_Set problem_.
Take every line from the material that has the word "shown" in it.

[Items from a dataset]
****

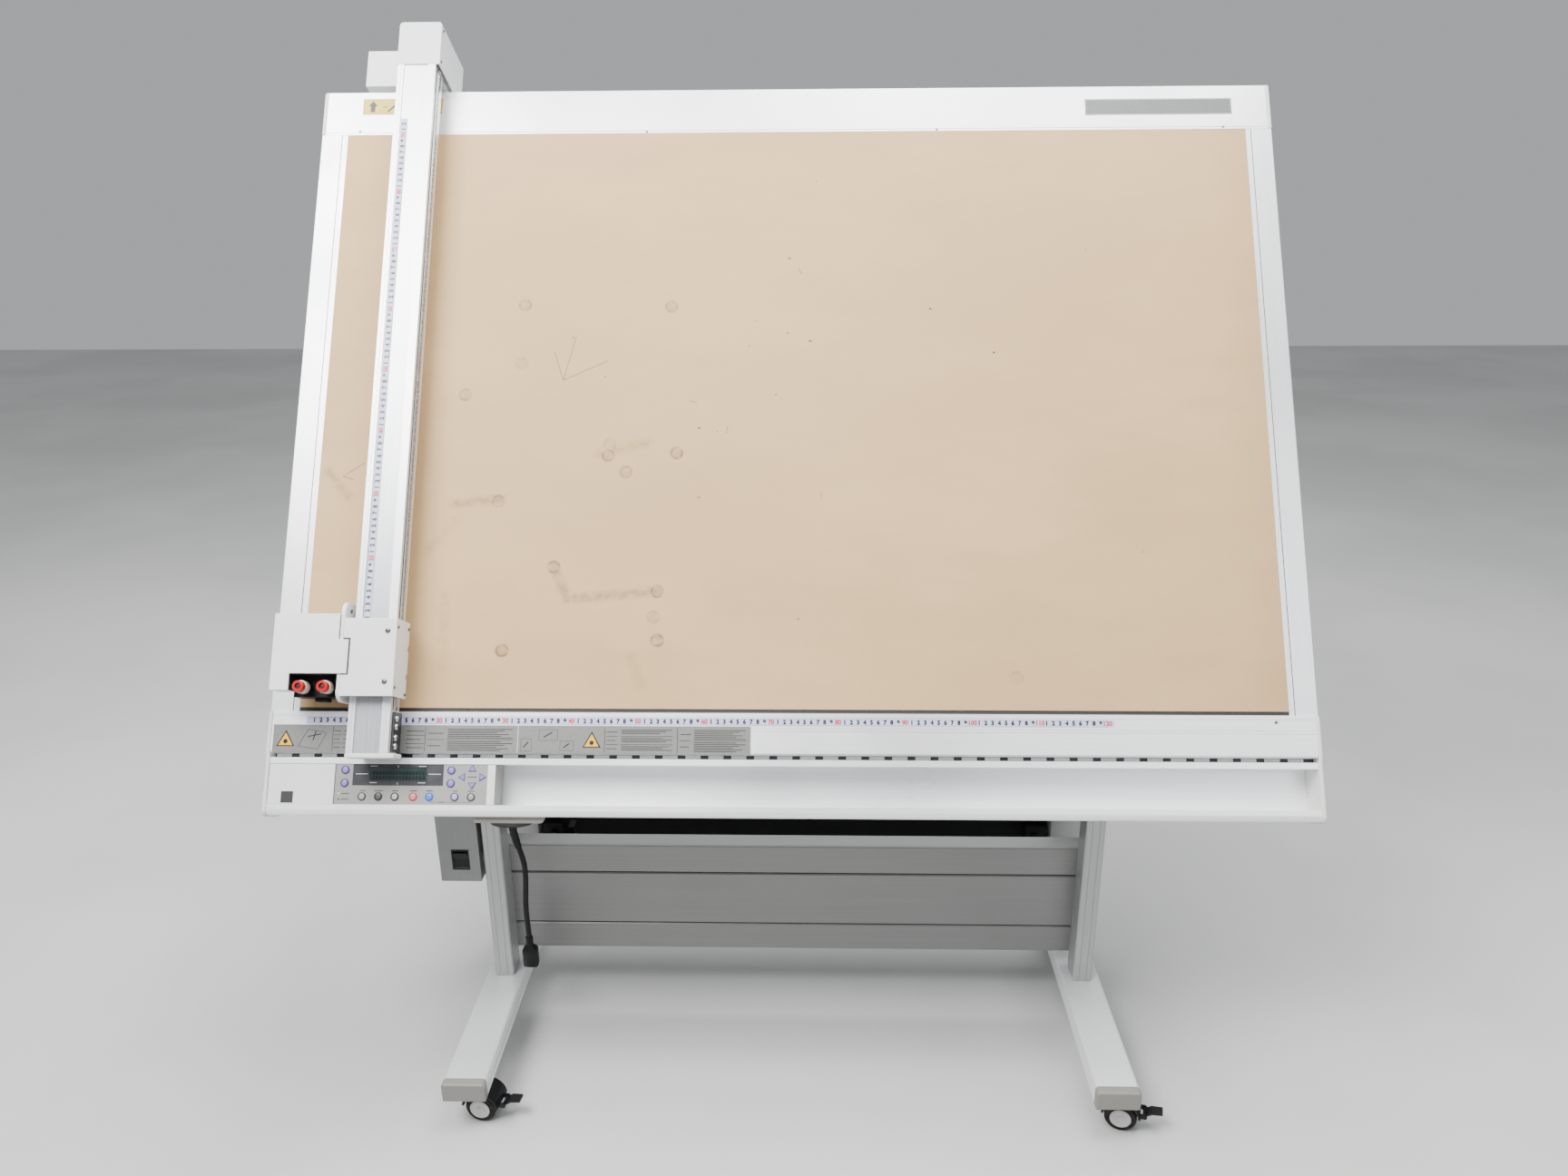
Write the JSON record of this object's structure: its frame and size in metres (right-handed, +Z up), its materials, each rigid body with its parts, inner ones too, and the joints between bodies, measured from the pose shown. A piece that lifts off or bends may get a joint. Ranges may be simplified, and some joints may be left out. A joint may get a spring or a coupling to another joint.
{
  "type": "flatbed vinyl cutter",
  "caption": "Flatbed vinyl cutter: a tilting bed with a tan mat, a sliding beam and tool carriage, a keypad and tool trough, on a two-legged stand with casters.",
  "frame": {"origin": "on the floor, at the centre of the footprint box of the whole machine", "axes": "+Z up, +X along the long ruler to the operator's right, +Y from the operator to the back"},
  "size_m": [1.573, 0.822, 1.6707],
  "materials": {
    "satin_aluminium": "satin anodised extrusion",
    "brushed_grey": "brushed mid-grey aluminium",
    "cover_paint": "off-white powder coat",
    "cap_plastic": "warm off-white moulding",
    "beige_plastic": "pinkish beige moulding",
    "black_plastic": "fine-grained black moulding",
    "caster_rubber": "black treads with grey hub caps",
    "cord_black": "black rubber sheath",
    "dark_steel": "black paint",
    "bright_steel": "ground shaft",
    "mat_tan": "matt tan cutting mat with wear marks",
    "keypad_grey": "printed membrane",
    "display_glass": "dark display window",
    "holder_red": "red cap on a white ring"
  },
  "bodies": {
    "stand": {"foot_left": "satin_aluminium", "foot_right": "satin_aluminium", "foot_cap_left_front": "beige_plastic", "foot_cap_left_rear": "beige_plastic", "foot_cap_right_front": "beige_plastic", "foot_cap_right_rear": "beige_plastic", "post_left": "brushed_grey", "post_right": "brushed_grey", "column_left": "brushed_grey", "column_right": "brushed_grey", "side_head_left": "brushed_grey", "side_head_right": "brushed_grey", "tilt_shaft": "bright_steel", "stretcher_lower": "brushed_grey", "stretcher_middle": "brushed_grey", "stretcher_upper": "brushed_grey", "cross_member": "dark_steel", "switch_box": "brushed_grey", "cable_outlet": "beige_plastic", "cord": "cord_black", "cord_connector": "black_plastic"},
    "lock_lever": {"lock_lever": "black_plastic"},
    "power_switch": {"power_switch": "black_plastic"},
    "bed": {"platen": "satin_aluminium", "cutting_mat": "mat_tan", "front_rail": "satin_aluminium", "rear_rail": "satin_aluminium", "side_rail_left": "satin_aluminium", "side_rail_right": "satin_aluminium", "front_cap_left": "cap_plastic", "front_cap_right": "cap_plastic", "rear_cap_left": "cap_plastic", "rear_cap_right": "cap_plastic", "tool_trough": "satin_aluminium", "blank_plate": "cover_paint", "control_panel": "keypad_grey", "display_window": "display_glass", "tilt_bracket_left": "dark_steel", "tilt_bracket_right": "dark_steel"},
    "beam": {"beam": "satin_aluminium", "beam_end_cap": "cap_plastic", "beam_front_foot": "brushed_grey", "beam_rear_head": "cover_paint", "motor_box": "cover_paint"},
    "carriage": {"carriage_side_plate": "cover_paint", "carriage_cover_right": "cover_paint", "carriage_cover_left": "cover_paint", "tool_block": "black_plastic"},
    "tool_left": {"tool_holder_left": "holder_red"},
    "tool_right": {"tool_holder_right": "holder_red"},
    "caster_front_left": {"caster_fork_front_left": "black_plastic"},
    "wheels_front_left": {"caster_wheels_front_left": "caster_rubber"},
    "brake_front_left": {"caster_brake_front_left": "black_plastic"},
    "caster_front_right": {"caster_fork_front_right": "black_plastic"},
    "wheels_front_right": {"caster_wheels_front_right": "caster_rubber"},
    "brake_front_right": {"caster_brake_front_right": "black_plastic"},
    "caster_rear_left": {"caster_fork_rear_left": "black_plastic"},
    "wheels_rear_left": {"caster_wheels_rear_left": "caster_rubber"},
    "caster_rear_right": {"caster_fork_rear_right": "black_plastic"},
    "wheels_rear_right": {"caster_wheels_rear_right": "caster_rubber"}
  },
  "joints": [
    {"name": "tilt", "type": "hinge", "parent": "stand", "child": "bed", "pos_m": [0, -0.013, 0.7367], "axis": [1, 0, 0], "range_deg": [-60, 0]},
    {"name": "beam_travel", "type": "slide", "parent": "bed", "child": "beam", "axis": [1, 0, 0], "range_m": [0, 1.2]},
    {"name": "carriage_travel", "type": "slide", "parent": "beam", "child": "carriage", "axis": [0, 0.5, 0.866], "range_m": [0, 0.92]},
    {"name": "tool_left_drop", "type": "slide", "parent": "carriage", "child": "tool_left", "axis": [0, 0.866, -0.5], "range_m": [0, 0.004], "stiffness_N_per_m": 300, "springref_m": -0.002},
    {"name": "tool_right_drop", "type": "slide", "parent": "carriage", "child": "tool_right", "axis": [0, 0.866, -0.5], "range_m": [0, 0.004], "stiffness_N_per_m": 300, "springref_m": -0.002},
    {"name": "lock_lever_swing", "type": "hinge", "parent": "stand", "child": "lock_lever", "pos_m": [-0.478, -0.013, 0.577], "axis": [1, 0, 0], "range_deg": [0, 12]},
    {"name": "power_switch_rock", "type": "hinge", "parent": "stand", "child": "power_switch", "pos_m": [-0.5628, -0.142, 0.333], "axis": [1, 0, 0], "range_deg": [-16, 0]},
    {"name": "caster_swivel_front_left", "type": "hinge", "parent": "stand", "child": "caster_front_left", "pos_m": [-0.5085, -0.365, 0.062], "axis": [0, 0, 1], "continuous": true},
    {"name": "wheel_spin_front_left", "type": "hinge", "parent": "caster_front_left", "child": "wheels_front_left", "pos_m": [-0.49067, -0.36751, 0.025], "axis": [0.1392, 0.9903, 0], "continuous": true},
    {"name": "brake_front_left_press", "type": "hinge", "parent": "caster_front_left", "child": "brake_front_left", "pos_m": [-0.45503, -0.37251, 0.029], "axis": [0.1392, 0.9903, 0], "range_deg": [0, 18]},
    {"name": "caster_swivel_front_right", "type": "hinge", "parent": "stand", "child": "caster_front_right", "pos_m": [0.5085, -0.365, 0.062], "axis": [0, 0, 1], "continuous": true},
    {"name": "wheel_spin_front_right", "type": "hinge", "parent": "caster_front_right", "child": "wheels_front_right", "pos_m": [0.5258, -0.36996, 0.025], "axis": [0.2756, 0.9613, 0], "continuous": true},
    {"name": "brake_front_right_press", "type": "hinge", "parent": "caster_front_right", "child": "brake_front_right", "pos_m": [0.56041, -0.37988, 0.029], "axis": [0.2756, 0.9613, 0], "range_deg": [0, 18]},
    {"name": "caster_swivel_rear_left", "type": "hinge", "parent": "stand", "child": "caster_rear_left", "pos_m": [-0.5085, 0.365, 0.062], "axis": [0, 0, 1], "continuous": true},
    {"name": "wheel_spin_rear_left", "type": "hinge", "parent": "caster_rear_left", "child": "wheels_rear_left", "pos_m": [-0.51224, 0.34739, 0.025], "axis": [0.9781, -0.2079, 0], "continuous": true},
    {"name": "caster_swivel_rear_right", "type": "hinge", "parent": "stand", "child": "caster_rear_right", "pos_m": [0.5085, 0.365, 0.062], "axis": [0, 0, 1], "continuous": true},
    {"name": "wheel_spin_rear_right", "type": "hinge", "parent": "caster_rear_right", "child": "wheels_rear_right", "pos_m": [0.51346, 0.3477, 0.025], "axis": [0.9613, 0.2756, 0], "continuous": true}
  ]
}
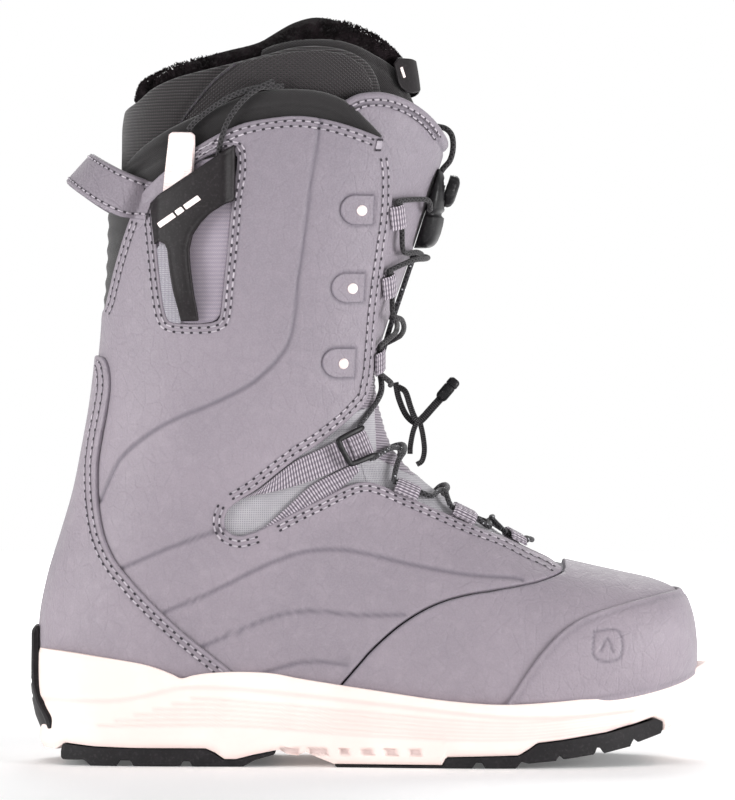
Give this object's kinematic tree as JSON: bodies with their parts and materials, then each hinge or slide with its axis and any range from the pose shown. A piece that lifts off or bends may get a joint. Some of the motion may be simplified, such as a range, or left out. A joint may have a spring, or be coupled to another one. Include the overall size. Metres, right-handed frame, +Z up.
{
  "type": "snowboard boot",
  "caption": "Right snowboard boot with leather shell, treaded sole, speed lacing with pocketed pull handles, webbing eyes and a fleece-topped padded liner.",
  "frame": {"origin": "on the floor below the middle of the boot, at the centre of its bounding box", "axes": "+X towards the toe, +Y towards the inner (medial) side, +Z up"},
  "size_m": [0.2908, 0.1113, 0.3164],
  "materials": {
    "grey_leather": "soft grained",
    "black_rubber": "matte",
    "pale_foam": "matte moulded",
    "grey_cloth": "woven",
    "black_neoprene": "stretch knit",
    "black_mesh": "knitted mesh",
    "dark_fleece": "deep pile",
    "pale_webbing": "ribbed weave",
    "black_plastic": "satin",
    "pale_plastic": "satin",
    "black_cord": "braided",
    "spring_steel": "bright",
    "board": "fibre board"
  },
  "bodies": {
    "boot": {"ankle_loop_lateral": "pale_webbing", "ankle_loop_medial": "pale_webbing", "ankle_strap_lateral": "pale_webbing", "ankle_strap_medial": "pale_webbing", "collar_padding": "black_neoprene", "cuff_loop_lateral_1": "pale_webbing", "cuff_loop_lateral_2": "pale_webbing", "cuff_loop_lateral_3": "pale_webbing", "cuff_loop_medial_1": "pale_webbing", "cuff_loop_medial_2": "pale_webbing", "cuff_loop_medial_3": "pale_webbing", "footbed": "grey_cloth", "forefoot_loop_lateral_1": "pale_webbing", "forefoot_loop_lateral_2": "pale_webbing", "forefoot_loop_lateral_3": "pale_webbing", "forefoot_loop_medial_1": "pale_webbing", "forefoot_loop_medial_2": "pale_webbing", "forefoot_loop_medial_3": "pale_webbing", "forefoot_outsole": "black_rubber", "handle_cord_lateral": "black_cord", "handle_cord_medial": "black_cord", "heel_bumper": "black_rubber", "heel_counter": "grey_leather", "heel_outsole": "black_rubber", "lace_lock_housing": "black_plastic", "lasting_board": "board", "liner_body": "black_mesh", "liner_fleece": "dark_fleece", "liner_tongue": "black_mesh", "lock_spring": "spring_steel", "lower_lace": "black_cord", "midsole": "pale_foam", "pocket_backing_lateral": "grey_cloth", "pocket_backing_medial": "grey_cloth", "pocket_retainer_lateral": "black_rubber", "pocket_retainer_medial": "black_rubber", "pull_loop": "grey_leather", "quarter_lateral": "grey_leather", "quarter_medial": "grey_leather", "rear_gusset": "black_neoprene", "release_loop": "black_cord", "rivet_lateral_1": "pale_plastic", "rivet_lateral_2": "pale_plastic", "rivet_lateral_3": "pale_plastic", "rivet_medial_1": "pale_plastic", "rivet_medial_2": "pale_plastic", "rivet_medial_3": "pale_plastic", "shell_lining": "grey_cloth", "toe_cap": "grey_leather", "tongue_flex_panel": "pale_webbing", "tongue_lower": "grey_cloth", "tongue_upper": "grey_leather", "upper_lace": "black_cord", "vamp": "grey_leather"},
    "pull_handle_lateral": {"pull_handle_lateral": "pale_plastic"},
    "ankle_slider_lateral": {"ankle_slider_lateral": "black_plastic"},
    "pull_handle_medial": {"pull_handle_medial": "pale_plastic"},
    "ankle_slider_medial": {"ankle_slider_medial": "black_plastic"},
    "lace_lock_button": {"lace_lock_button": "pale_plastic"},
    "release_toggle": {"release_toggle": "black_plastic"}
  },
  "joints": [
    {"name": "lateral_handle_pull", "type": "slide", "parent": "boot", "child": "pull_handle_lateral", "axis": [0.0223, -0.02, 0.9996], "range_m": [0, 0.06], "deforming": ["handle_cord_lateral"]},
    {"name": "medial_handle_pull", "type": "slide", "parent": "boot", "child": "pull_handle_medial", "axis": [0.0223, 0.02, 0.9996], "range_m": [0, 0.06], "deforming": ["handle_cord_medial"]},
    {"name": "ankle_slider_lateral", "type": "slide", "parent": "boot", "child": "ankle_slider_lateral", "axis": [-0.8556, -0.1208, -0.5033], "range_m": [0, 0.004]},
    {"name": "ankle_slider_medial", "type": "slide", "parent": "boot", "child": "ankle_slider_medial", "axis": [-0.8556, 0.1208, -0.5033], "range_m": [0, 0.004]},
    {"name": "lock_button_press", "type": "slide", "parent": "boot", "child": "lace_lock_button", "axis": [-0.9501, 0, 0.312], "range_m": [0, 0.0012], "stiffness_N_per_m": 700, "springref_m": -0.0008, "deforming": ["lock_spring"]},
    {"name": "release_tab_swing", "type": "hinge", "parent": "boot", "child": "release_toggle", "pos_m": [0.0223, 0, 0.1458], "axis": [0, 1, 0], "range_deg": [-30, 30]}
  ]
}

****

_Task response_.
Write the JSON record of this object's structure: its frame and size in metres (right-handed, +Z up), its materials, each rigid body with its parts, inner ones too, and the joints between bodies, measured from the pose shown. A piece that lifts off or bends may get a joint. Ranges may be simplified, and some joints may be left out. A joint may get a spring or a coupling to another joint.
Give this object's kinematic tree as JSON: bodies with their parts and materials, then each hinge or slide with its axis and any range from the pose shown. A piece that lifts off or bends may get a joint. Some of the motion may be simplified, such as a range, or left out. A joint may have a spring, or be coupled to another one. Include the overall size. Metres, right-handed frame, +Z up.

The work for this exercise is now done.